Facções declaram guerra
A tensão começou a surgir nas prisões onde o PCC predominava. Comunicados internos interceptados mostraram o descontentamento da facção paulista com o CV, que filiava presos ligados a grupos rivais. Em 2016, “salves” que indicavam o rompimento começaram a surgir. Integrantes do alto escalão do PCC enviaram um comunicado geral para declarar guerra ao CV.
Em última instância, era uma disputa pelo mercado de drogas. O PCC expandiu-se nacionalmente, arregimentando novos membros a qualquer custo. Em quatro anos, até 2018, ganhou 18 mil criminosos em São Paulo e outros Estados. Mas seus planos esbarraram nas organizações criminosas locais, que formaram alianças regionais, com o CV.
O reflexo da ruptura ficou evidente nos meses seguintes, com massacres em Roraima, Rondônia, Amazonas e Rio Grande do Norte, que resultou em mais de cem presos assassinados. A rixa se alastrou para as ruas, e, em 2017, o Brasil registrou o maior número de mortes violentas da história.
“Houve um período de bastante instabilidade depois da morte do Rafaat”, disse Hirata. “O Comando Vermelho teve de se reorganizar e deslocar rotas e corredores para o fornecimento de drogas. Isso foi feito, sobretudo, mais ao Norte do país, com a resistência tanto do PCC como também de outros grupos que já estavam operando nesses lugares.”
Para o pesquisador Bruno Paes Manso, autor do livro A Guerra: a ascensão do PCC e o mundo do crime no Brasil, as características das facções explicam o processo de expansão. O CV permite uma organização autônoma de chefias regionais, enquanto o PCC tem uma gestão hierárquica.

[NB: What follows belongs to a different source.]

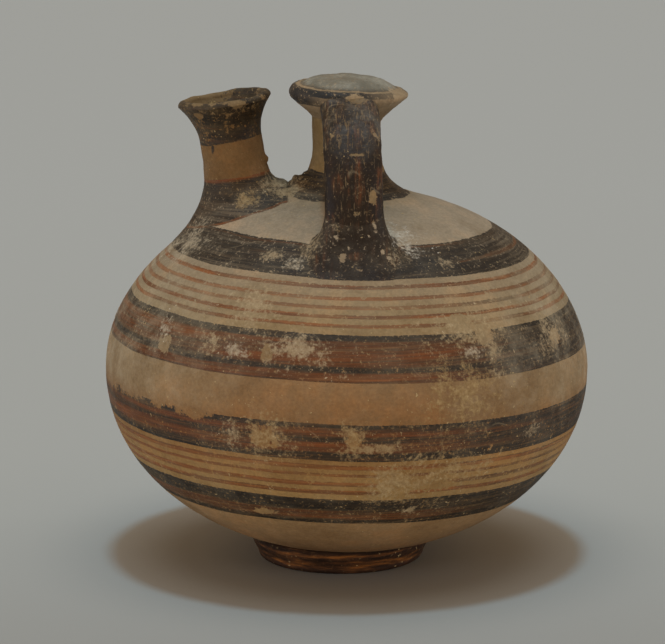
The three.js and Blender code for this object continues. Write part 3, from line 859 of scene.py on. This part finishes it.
def disc_slip():
    """Slip on the disc, rubbed back to the clay on its rim and grey on its top, partly dust and
    partly painted sheen.
    """
    material, add, shader, place = start_finish("thrown_clay_disc_in_rubbed_slip")
    on_disc = add("VectorMath", "SUBTRACT", [place, (DISC_OFFSET, 0, 0)])
    reach = off_axis(add, on_disc)
    swayed = add("Math", "ADD", [reach, wavering(add, place, 5, 4.0, 0.9)])
    share = add("Math", "MULTIPLY", [swayed, 0.05])
    stops = [
        (0.0, 0.85), (0.56, 0.9), (0.62, 0.85), (0.64, 0.12), (0.675, 0.1),
        (0.69, 0.95), (0.72, 1.0), (0.78, 1.0),
    ]
    rings = add("ValToRGB", {"stops": stops}, [share])

    # Hands rubbed most of the slip off the rim's right side, and off its lower edge in front
    tilt = -math.tan(DISC_TILT)
    upper = past_plane(add, place, tilt, DISC_HEIGHT + 0.3, 0.5)
    start = add("MapRange", None, [upper, 0, 1, -7, 9.5])
    end = add("Math", "ADD", [start, 9])
    across = add("VectorMath", "DOT_PRODUCT", [on_disc, (1, -0.4, 0)])
    outer = add("MapRange", None, [reach, 11.5, 13.0])
    handled = add("MapRange", None, [across, start, end, 0, outer])
    left_on = add("MapRange", None, [handled, 0, 1, 1.0, 0.2])
    even = add("Math", "MULTIPLY", [rings, left_on])
    thinned = patches(add, mottled(place, 5.5, 6.0, 0.7), 0.42, 0.6, 1.0, 0.9, SOFT_EDGE)
    rubbed = add("Math", "MULTIPLY", [even, thinned])
    top = past_plane(add, place, tilt, DISC_HEIGHT - 2.4, 0.5)
    cover = add("Math", "MULTIPLY", [rubbed, top])

    # The top inside the rim is greyed, partly dust and partly painted sheen
    inside_rim = add("MapRange", None, [reach, 11, 12.6, 0.85, 0.0])
    top_inside_rim = add("Math", "MULTIPLY", [inside_rim, top])
    grey_haze = add("Math", "MULTIPLY", [top_inside_rim, 0.68])
    dark = slip_colour(add, place, 0.05, thick="#22211f")
    slip = add("Mix", COLOURS, [grey_haze, dark, linear("#6e6c5e")])
    clay = bare_clay(add, place, DISC_CLAY)
    worn = aged(add, place, clay, slip, cover, 0.51, haze="#9e9c8d", hazing=grey_haze)
    close_finish(add, shader, place, worn)
    return material


def foot_slip():
    """Red-brown slip, brushed thin and streaky round the ring foot."""
    material, add, shader, place = start_finish("turned_clay_foot_in_streaky_slip")
    level = add("VectorMath", "DOT_PRODUCT", [place, (0, 0, 0.1)])
    stops = [
        (0.0, 0.1), (0.1, 0.15), (0.2, 0.55), (0.34, 0.6), (0.4, 0.2),
        (0.46, 0.2), (0.5, 0.6), (0.55, 0.5), (0.6, 0.05),
    ]
    rings = add("ValToRGB", {"stops": stops}, [level])
    brushed = patches(add, wheel_strokes(add, place, 9, 1.3), 0.34, 0.68, -0.22, 0.58)
    thinness = add("Math", "MULTIPLY", [rings, 0.7])
    mixed = add("Math", {"operation": "ADD", "use_clamp": True}, [thinness, brushed])
    stops = [
        (0.0, "#1f1209"), (0.4, "#311e10"), (0.65, "#4b2e16"), (0.85, "#633d1a"), (1.0, "#784b21"),
    ]
    slip = add("ValToRGB", {"stops": stops}, [mixed])
    on_foot = add("VectorMath", "ADD", [place, (FOOT_OFFSET, 0, 0)])
    reach = off_axis(add, on_foot)
    outside = add("MapRange", None, [reach, 18.6, 19.4])
    clay = bare_clay(add, place, FOOT_CLAY)
    worn = aged(add, place, clay, slip, outside, 0.44, 0.15, hazing=0.0)
    close_finish(add, shader, place, worn)
    return material


# The pieces


def make_bowl(finish):
    """The thrown lower half of the body, closed at its foot and open at the belly."""
    turn = np.linspace(-math.pi / 2, 0, 110)
    level = np.cos(turn) ** BOWL_FULLNESS
    down = np.abs(np.sin(turn)) ** BOWL_FULLNESS
    inside = BELLY_RADIUS - BODY_WALL
    inside_depth = BOWL_DEPTH - BODY_WALL
    outer = list(zip(BELLY_RADIUS * level, BELLY_HEIGHT - BOWL_DEPTH * down))
    inner = list(zip(inside * level[::-4], BELLY_HEIGHT - inside_depth * down[::-4]))
    outer[0] = (0, outer[0][1])
    inner.append((0, BELLY_HEIGHT - inside_depth))
    piece = skin("bowl_of_body", turned(outer + inner, 384))
    finish_piece(piece, "lower_body", finish)


def make_dome(finish):
    """The thrown upper half of the body, with holes for the false neck and the spout."""
    hole = 6.6
    inside = BELLY_RADIUS - BODY_WALL
    inside_rise = SHOULDER_RISE - BODY_WALL
    top = math.acos(hole / BELLY_RADIUS)
    outer = arc(0, BELLY_HEIGHT, BELLY_RADIUS, SHOULDER_RISE, 0, top, 110)
    inner = arc(0, BELLY_HEIGHT, inside, inside_rise, math.acos(hole / inside), 0, 28)
    piece = skin("dome_of_body", turned(outer + inner, 384), joined=True)
    under_shoulder, in_tube = spout_point(0, 0, -35), spout_point(0, 0, -8)
    bore(piece, under_shoulder, in_tube, SPOUT_BORE)
    finish_piece(piece, "upper_body", finish)


def spout_point(across, deep, along):
    """A point given on the spout's own axis, as a point on the jar."""
    sine = math.sin(SPOUT_LEAN)
    cosine = math.cos(SPOUT_LEAN)
    x = -SPOUT_REACH + across * cosine - along * sine
    return (x, deep, SPOUT_WAIST_HEIGHT + across * sine + along * cosine)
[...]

“O que está acontecendo agora é uma expansão mais rápida do CV para outros Estados do Brasil”, explicou Manso. “Isso porque cada chefe de Estado ou representante tem uma capacidade de decisão mais vinculada ao seu contexto territorial. O CV está chegando na Bahia e na Paraíba, por exemplo, com muita força para controlar territórios.”
Quais são os números reais? A afirmação de que um pacto entre criminosos teria reduzido o número de homicídios no Brasil precisa ser contextualizada com números. O período mencionado começa em 2019, mas alega-se que fatores “redutores” teriam se estabelecido antes. Estamos falando de dezenas de milhares de mortes anuais, pelos dados oficiais. A guerra entre traficantes teria, por exemplo, contribuído decisivamente com a redução de quase 70.000 para menos de 50.000? Mais ou menos 20.000 morte a menos por causa de acertos entre bandidos? É essa a sugestão do tal promotor de justiça? Quais são os dados reais?